- **Written exercise**
Reproduce the full listing that appears beneath this instruction exactly.
[Begin]
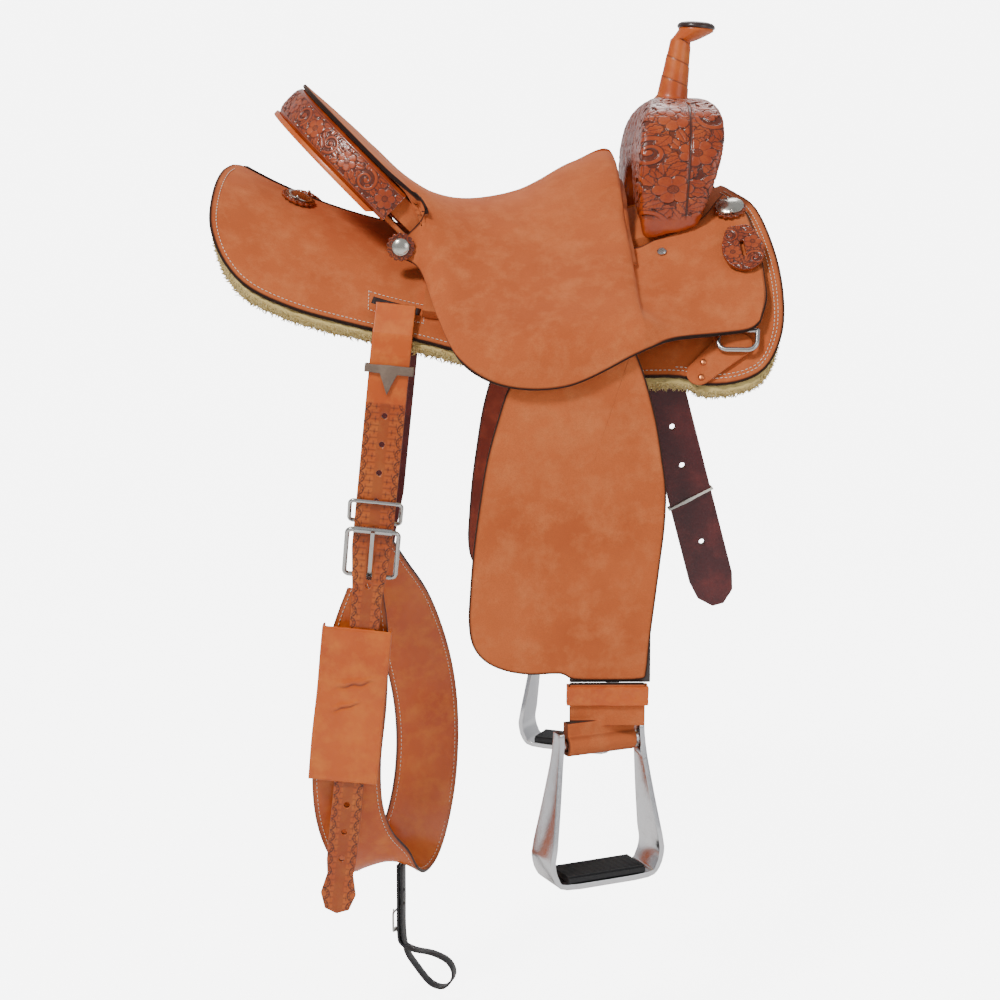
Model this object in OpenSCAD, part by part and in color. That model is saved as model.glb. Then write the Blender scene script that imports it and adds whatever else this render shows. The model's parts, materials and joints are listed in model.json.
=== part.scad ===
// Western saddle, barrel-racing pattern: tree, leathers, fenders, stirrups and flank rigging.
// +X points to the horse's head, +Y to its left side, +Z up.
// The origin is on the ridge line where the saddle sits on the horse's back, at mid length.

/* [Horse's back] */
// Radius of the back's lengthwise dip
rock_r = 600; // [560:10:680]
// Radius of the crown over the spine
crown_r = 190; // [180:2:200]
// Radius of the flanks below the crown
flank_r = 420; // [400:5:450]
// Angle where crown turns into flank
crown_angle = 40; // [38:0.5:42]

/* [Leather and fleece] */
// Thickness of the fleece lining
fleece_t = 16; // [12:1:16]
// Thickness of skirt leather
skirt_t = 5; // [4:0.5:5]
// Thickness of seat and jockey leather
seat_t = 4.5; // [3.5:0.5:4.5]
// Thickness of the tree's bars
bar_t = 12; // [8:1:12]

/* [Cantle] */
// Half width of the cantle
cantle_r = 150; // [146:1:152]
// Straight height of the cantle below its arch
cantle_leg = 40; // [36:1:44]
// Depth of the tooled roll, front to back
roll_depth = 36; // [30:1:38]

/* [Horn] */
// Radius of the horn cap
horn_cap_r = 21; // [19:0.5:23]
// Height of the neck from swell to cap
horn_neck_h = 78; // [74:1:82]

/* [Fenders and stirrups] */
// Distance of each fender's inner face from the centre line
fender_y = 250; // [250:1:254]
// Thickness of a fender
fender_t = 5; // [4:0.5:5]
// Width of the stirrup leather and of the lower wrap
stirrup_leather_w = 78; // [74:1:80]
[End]
- **Written answer**
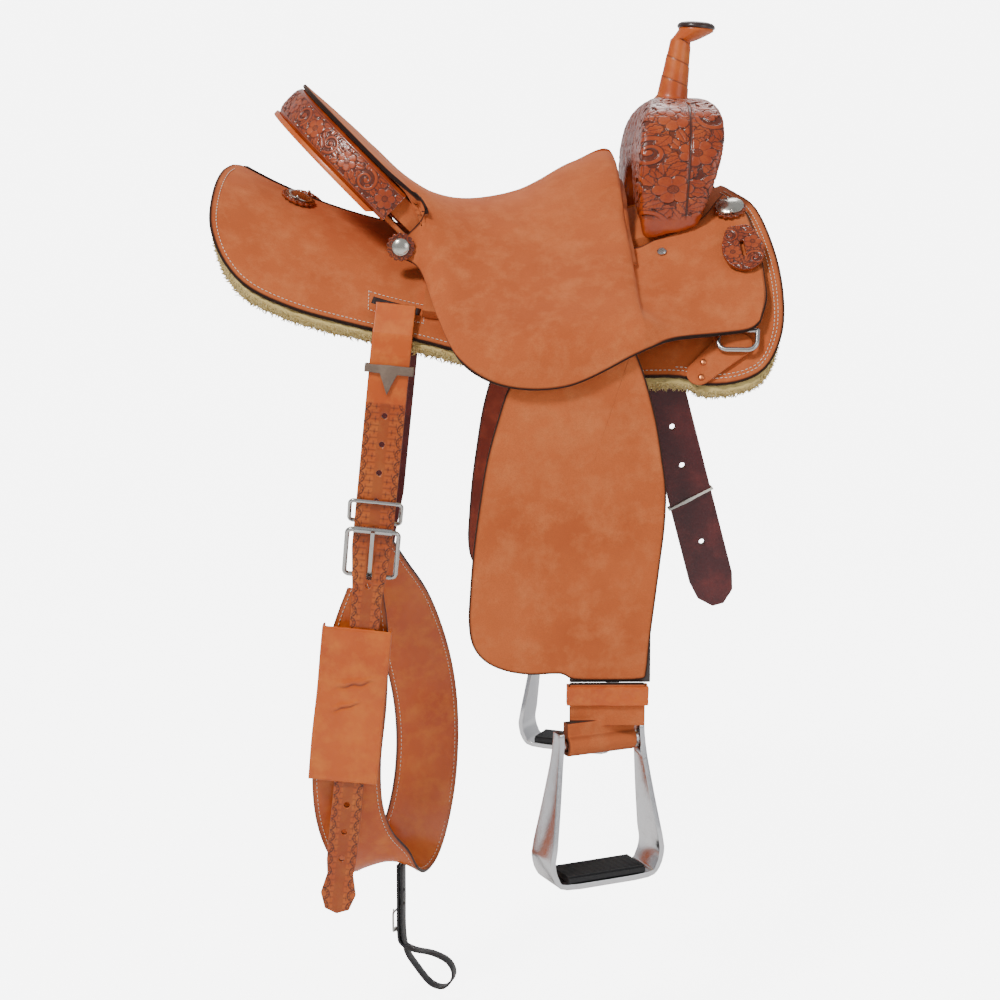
Model this object in OpenSCAD, part by part and in color. That model is saved as model.glb. Then write the Blender scene script that imports it and adds whatever else this render shows. The model's parts, materials and joints are listed in model.json.
=== part.scad ===
// Western saddle, barrel-racing pattern: tree, leathers, fenders, stirrups and flank rigging.
// +X points to the horse's head, +Y to its left side, +Z up.
// The origin is on the ridge line where the saddle sits on the horse's back, at mid length.

/* [Horse's back] */
// Radius of the back's lengthwise dip
rock_r = 600; // [560:10:680]
// Radius of the crown over the spine
crown_r = 190; // [180:2:200]
// Radius of the flanks below the crown
flank_r = 420; // [400:5:450]
// Angle where crown turns into flank
crown_angle = 40; // [38:0.5:42]

/* [Leather and fleece] */
// Thickness of the fleece lining
fleece_t = 16; // [12:1:16]
// Thickness of skirt leather
skirt_t = 5; // [4:0.5:5]
// Thickness of seat and jockey leather
seat_t = 4.5; // [3.5:0.5:4.5]
// Thickness of the tree's bars
bar_t = 12; // [8:1:12]

/* [Cantle] */
// Half width of the cantle
cantle_r = 150; // [146:1:152]
// Straight height of the cantle below its arch
cantle_leg = 40; // [36:1:44]
// Depth of the tooled roll, front to back
roll_depth = 36; // [30:1:38]

/* [Horn] */
// Radius of the horn cap
horn_cap_r = 21; // [19:0.5:23]
// Height of the neck from swell to cap
horn_neck_h = 78; // [74:1:82]

/* [Fenders and stirrups] */
// Distance of each fender's inner face from the centre line
fender_y = 250; // [250:1:254]
// Thickness of a fender
fender_t = 5; // [4:0.5:5]
// Width of the stirrup leather and of the lower wrap
stirrup_leather_w = 78; // [74:1:80]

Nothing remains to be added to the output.